It is often said that small businesses have a difficult time borrowing money. This is not necessarily true. Banks make money by lending money. When a business obtains a loan, they must repay the funds with interest over a specified period of time, usually based on past performance of the firm. However, the inexperience of many small business owners in financial matters often prompts banks to deny loan requests.
To be successful in obtaining a loan, you must be prepared and organized. You must know exactly how much money you need, why you need it, and how you will pay it back. You must be able to convince your lender that you are a good credit risk. A good business plan and loan proposal are a major component in the success of obtaining funding.
Terms of loans may vary from lender to lender, but there are two basic types of loans: short-term and long-term:
Long-term business loans have maturities greater than one year but usually less than seven years. Real estate and equipment loans may have maturities of up to 25 years. Long-term loans are used for major business expenses such as purchasing real estate and facilities, construction, durable equipment, furniture, fixtures, and vehicles.
There are a variety of places to get loans:
- banks, including savings banks, savings and loans, and commercial banks;
- credit unions which usually have the best terms, but primarily make consumer loans;
- consumer finance companies which make higher-interest loans to higher-risk borrowers;
- commercial finance companies which normally make loans for inventory or equipment purchases that they use as collateral for the loan;
- small business investment companies; or
- private lenders.
According to the National Federation of Independent Business, 85 percent of loans to operating small businesses come from banks. The most common types of loans given by banks to startup and emerging small businesses are:
- working capital lines of credit,
- credit cards,
- short-term commercial loans (one to three years),
- longer-term commercial loans secured by real estate or other assets,
- equipment leasing and
- letters of credit for international trade
Some banks are more likely to give loans to startups. To find a startup friendly bank near your business check out state-by-state directory from the Small Business Administration. Banks participating in the Small Business Administration's Preferred Lender or Certified Lender programs are by definition small-business friendly.
SBA loan programs are generally intended to encourage longer term small business financing, but actual loan maturities are based on the ability to repay, the purpose of the loan proceeds, and the useful life of the assets financed. However, maximum loan maturities have been established: twenty-five years for real estate; up to ten years for equipment (depending on the useful life of the equipment); and generally up to seven years for working capital. Short-term loans are also available through the SBA to help small businesses meet their short term and cyclical working capital needs.

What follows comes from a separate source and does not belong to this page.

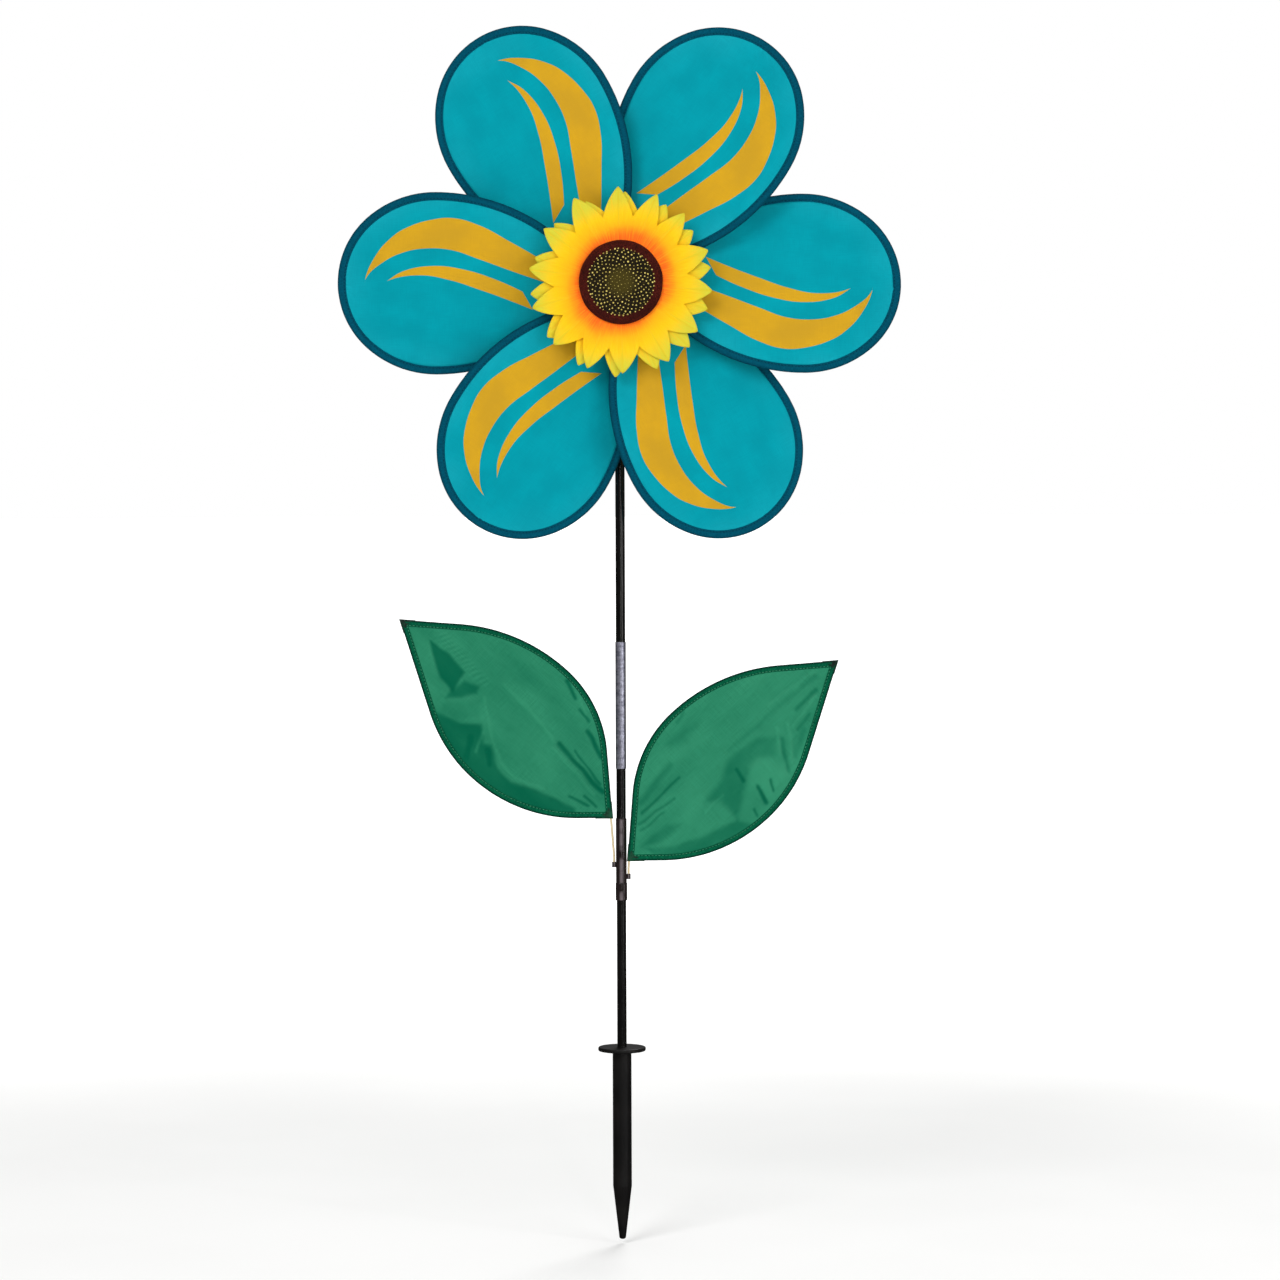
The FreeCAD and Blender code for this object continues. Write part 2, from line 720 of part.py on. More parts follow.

When reviewing a loan request, the lender is primarily concerned about repayment. To help determine this ability, many loan officers will order a copy of your business credit report from a credit-reporting agency. Therefore, you should work with these agencies to help them present an accurate picture of your business. Using the credit report and the information you have provided, the lending officer will consider the following issues:
- Have you invested savings or personal equity in your business totaling at least 25 percent to 50 percent of the loan you are requesting? (Remember, a lender or investor will not finance 100 percent of your business.)
- Do you have a sound record of credit-worthiness as indicated by your credit report, work history and letters of recommendation?
- Do you have sufficient experience and training to operate a successful business?
- Have you prepared a loan proposal and business plan that demonstrate your understanding of and commitment to the success of the business?
- Does the business have sufficient cash flow to make the monthly payments?